What is Accounts Receivable Aging?
Accounts Receivable (AR) Aging is a financial management report that categorizes a company’s outstanding invoices by the length of time they have been unpaid. It helps track customer payments, identify overdue accounts, and manage credit risk.
Definition
Accounts Receivable Aging is a report that classifies unpaid customer invoices into age brackets (e.g., 0–30, 31–60, 61–90, and 90+ days) to monitor collection efficiency and cash flow.
Key Takeaways
- Categorizes unpaid invoices by age to assess credit performance.
- Aids in collection management and credit control.
- Used to evaluate cash flow and working capital health.
- Helps detect bad debts or delinquent customers.
- Integral to financial audits and AR turnover analysis.
Understanding Accounts Receivable Aging
The AR Aging Report provides visibility into outstanding receivables by showing how long invoices have been pending.
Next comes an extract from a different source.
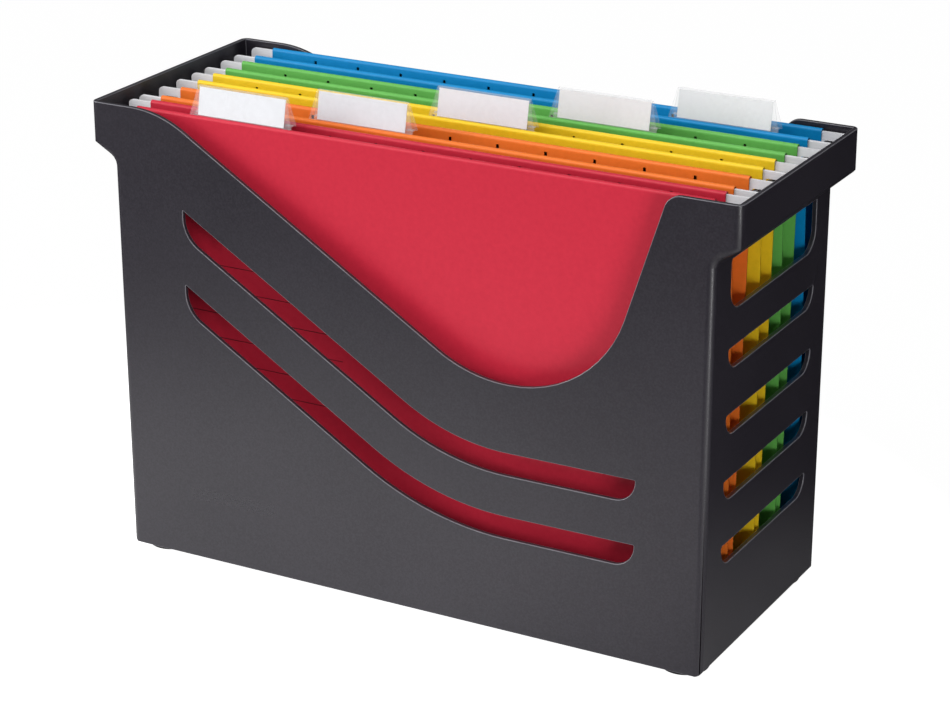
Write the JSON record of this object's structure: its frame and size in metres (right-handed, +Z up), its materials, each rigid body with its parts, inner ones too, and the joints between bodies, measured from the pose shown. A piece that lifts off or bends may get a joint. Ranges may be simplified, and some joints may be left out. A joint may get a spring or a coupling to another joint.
{
  "type": "portable file box",
  "caption": "Open-topped file box with swept cut-outs, a flared rim with hand holes, and coloured hanging files with clear index tabs.",
  "frame": {"origin": "on the table under the middle of the box, in the plane of its feet", "axes": "+X along the box to the side where the front dips lowest, +Y from the front to the back, +Z up"},
  "size_m": [0.36, 0.143, 0.2583],
  "materials": {
    "tub_plastic": "fine satin texture, charcoal",
    "foot_rubber": "smooth, black",
    "rail_plastic": "smooth, pale grey",
    "tab_plastic": "clear flexible plastic",
    "label_paper": "plain slip, no print",
    "red_card": "smooth coloured card",
    "orange_card": "smooth coloured card",
    "yellow_card": "smooth coloured card",
    "green_card": "smooth coloured card",
    "blue_card": "smooth coloured card"
  },
  "bodies": {
    "base": {"tub": "tub_plastic", "foot_front_left": "foot_rubber", "foot_front_right": "foot_rubber", "foot_back_left": "foot_rubber", "foot_back_right": "foot_rubber"},
    "red_file": {"red_back_card": "red_card", "red_back_rail": "rail_plastic"},
    "red_flap": {"red_front_card": "red_card", "red_front_rail": "rail_plastic", "red_tab": "tab_plastic"},
    "red_slip": {"red_label": "label_paper"},
    "orange_file": {"orange_back_card": "orange_card", "orange_back_rail": "rail_plastic"},
    "orange_flap": {"orange_front_card": "orange_card", "orange_front_rail": "rail_plastic", "orange_tab": "tab_plastic"},
    "orange_slip": {"orange_label": "label_paper"},
    "yellow_file": {"yellow_back_card": "yellow_card", "yellow_back_rail": "rail_plastic"},
    "yellow_flap": {"yellow_front_card": "yellow_card", "yellow_front_rail": "rail_plastic", "yellow_tab": "tab_plastic"},
    "yellow_slip": {"yellow_label": "label_paper"},
    "green_file": {"green_back_card": "green_card", "green_back_rail": "rail_plastic"},
    "green_flap": {"green_front_card": "green_card", "green_front_rail": "rail_plastic", "green_tab": "tab_plastic"},
    "green_slip": {"green_label": "label_paper"},
    "blue_file": {"blue_back_card": "blue_card", "blue_back_rail": "rail_plastic"},
    "blue_flap": {"blue_front_card": "blue_card", "blue_front_rail": "rail_plastic", "blue_tab": "tab_plastic"},
    "blue_slip": {"blue_label": "label_paper"}
  },
  "joints": [
    {"name": "red_lift", "type": "slide", "parent": "base", "child": "red_file", "axis": [0, 0, 1], "range_m": [0, 0.26]},
    {"name": "red_open", "type": "hinge", "parent": "red_file", "child": "red_flap", "pos_m": [0.0025, -0.05711, 0.0115], "axis": [1, 0, 0], "range_deg": [-2.1, 1.2]},
    {"name": "red_slip_slide", "type": "slide", "parent": "red_flap", "child": "red_slip", "axis": [1, 0, 0], "range_m": [0, 0.052]},
    {"name": "orange_lift", "type": "slide", "parent": "base", "child": "orange_file", "axis": [0, 0, 1], "range_m": [0, 0.26]},
    {"name": "orange_open", "type": "hinge", "parent": "orange_file", "child": "orange_flap", "pos_m": [0.0025, -0.03276, 0.0115], "axis": [1, 0, 0], "range_deg": [-3.3, 1.3]},
    {"name": "orange_slip_slide", "type": "slide", "parent": "orange_flap", "child": "orange_slip", "axis": [-1, 0, 0], "range_m": [0, 0.052]},
    {"name": "yellow_lift", "type": "slide", "parent": "base", "child": "yellow_file", "axis": [0, 0, 1], "range_m": [0, 0.26]},
    {"name": "yellow_open", "type": "hinge", "parent": "yellow_file", "child": "yellow_flap", "pos_m": [0.0025, -0.00088, 0.0115], "axis": [1, 0, 0], "range_deg": [-2.5, 2.2]},
    {"name": "yellow_slip_slide", "type": "slide", "parent": "yellow_flap", "child": "yellow_slip", "axis": [-1, 0, 0], "range_m": [0, 0.052]},
    {"name": "green_lift", "type": "slide", "parent": "base", "child": "green_file", "axis": [0, 0, 1], "range_m": [0, 0.26]},
    {"name": "green_open", "type": "hinge", "parent": "green_file", "child": "green_flap", "pos_m": [0.0025, 0.02631, 0.0115], "axis": [1, 0, 0], "range_deg": [-2.9, 1.8]},
    {"name": "green_slip_slide", "type": "slide", "parent": "green_flap", "child": "green_slip", "axis": [-1, 0, 0], "range_m": [0, 0.052]},
    {"name": "blue_lift", "type": "slide", "parent": "base", "child": "blue_file", "axis": [0, 0, 1], "range_m": [0, 0.26]},
    {"name": "blue_open", "type": "hinge", "parent": "blue_file", "child": "blue_flap", "pos_m": [0.0025, 0.05584, 0.0115], "axis": [1, 0, 0], "range_deg": [-3.3, 2]},
    {"name": "blue_slip_slide", "type": "slide", "parent": "blue_flap", "child": "blue_slip", "axis": [-1, 0, 0], "range_m": [0, 0.052]}
  ]
}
It assists businesses in prioritizing collections, tightening credit terms, or identifying potential write-offs.
Healthy companies typically have most of their receivables in the current (0–30 days) category, while large balances in older buckets indicate potential liquidity or customer risk.
Modern accounting systems automatically generate AR aging schedules through integrated ERP or CRM platforms, improving accuracy and follow-up efficiency.
Formula (If Applicable)
There is no strict formula, but aging categories are structured as follows:
Aging Buckets: 0–30, 31–60, 61–90, 90+ Days
Outstanding Balance = Σ (Invoice Amounts by Age Category)
Real-World Example
A construction firm reviews its AR aging report and finds $200,000 in current receivables, $50,000 in 31–60 days, and $15,000 over 90 days. The finance team uses this insight to follow up with overdue clients and adjust credit terms.
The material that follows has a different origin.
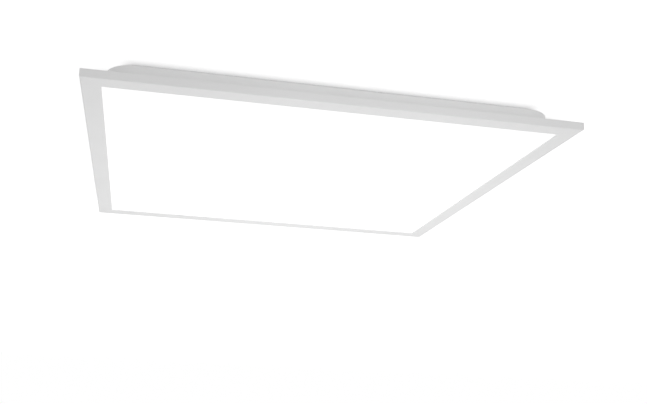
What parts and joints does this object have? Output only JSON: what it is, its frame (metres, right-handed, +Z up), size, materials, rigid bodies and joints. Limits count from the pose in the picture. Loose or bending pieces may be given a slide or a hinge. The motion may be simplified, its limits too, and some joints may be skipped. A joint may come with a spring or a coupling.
{
  "type": "led ceiling panel light",
  "caption": "Thin square surface-mounted ceiling light with a glowing opal sheet, white frame, inset rear housing and drop-off ceiling bracket.",
  "frame": {"origin": "middle of the bracket's slot pattern, on the face that lies on the ceiling", "axes": "+Z up into the ceiling, the lit face looks down -Z; +X towards the driver, the fixing screws are in the -X and +X walls"},
  "size_m": [0.595, 0.595, 0.031],
  "materials": {
    "white_coated_aluminium": "satin white powder coat",
    "white_coated_steel": "satin white powder coat",
    "galvanised_steel": "spangled zinc",
    "zinc_plated_steel": "bright zinc plate",
    "bare_aluminium": "mill finish",
    "opal_plastic": "opal, fine matt",
    "clear_acrylic": "clear, polished edges",
    "white_film": "matt white",
    "white_foam": "closed-cell foam",
    "light_board": "white solder mask",
    "phosphor": "yellow phosphor gel",
    "black_rubber": "matt",
    "white_rubber": "matt",
    "white_plastic": "fine spark texture",
    "circuit_board": "green solder mask",
    "capacitor_sleeve": "shrunk sleeve",
    "ferrite": "matt ground",
    "terminal_plastic": "moulded",
    "orange_plastic": "moulded"
  },
  "bodies": {
    "ceiling_mount": {"ceiling_bracket": "galvanised_steel", "weld_nuts": "zinc_plated_steel", "side_screws": "zinc_plated_steel", "cable_grommet": "black_rubber"},
    "luminaire": {"frame_near": "white_coated_aluminium", "frame_right": "white_coated_aluminium", "frame_far": "white_coated_aluminium", "frame_left": "white_coated_aluminium", "corner_keys": "bare_aluminium", "corner_screws": "zinc_plated_steel", "diffuser": "opal_plastic", "light_guide": "clear_acrylic", "light_guide_bumpers": "white_rubber", "reflector_sheet": "white_film", "foam_pad": "white_foam", "led_boards": "light_board", "led_packages": "phosphor", "back_plate": "white_coated_steel", "back_plate_screws": "zinc_plated_steel", "lead_grommets": "black_rubber", "earth_stud": "zinc_plated_steel", "earth_nut": "zinc_plated_steel", "rear_housing": "white_coated_steel", "housing_screws": "zinc_plated_steel", "driver_base": "white_plastic", "driver_cover": "white_plastic", "driver_board": "circuit_board", "driver_capacitors": "capacitor_sleeve", "driver_transformer": "ferrite", "driver_screws": "zinc_plated_steel", "cover_pin": "zinc_plated_steel", "terminal_block": "terminal_plastic"},
    "wiring_cover_body": {"wiring_cover": "white_plastic"},
    "release_button_live_body": {"release_button_live": "orange_plastic"},
    "release_button_neutral_body": {"release_button_neutral": "orange_plastic"},
    "release_button_earth_body": {"release_button_earth": "orange_plastic"}
  },
  "joints": [
    {"name": "luminaire_drop", "type": "slide", "parent": "ceiling_mount", "child": "luminaire", "axis": [0, 0, -1], "range_m": [0, 0.06]},
    {"name": "wiring_cover_hinge", "type": "hinge", "parent": "luminaire", "child": "wiring_cover_body", "pos_m": [0.1144, 0, -0.0067], "axis": [0, 1, 0], "range_deg": [0, 100]},
    {"name": "release_button_live_press", "type": "slide", "parent": "luminaire", "child": "release_button_live_body", "axis": [0, 0, -1], "range_m": [0, 0.001], "stiffness_N_per_m": 3000},
    {"name": "release_button_neutral_press", "type": "slide", "parent": "luminaire", "child": "release_button_neutral_body", "axis": [0, 0, -1], "range_m": [0, 0.001], "stiffness_N_per_m": 3000},
    {"name": "release_button_earth_press", "type": "slide", "parent": "luminaire", "child": "release_button_earth_body", "axis": [0, 0, -1], "range_m": [0, 0.001], "stiffness_N_per_m": 3000}
  ]
}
Large corporations such as General Electric and Siemens closely monitor AR aging to maintain healthy cash flow and minimize bad debt exposure.
Importance in Business or Economics
Accounts Receivable Aging helps:
- Improve cash flow forecasting and credit management.
- Identify slow-paying customers and potential bad debts.
- Guide collection efforts and write-off policies.
- Provide data for financial ratios like AR turnover and DSO (Days Sales Outstanding).
Economically, it reflects a firm’s credit discipline and contributes to liquidity stability across industries.
Types or Variations
- Standard AR Aging Report: Shows aging by invoice date.
- Customer-Specific Aging Report: Breaks down balances per client.
- Currency-Based Aging: Used by multinational firms for multi-currency receivables.
- Consolidated AR Aging: Aggregates company-wide AR across divisions.
Related Terms
- Accounts Receivable Turnover Ratio
- Days Sales Outstanding (DSO)
- Bad Debt Expense
- Working Capital
- Credit Policy
Sources and Further Reading
- IFRS – IAS 1: Presentation of Financial Statements.
- FASB – ASC 310: Receivables.
- Investopedia – Accounts Receivable Aging.
- CFI – Accounts Receivable Management.
Quick Reference
- Purpose: Monitor unpaid customer invoices.
- Output: Aging report by time bucket.
- Tool: ERP or accounting software.
- Goal: Improve collections and liquidity.
- Indicator: Overdue balances = Credit or cash flow risk.
Frequently Asked Questions (FAQs)
What does a large 90+ days balance indicate?
Potential collection issues or need for credit term review.
How often should AR aging be reviewed?
At least monthly, or weekly in high-volume businesses.
Is AR aging required for audits?
Yes, auditors use it to verify receivables and assess bad debt provisions.
How can AR aging improve working capital?
By identifying overdue accounts and accelerating collections.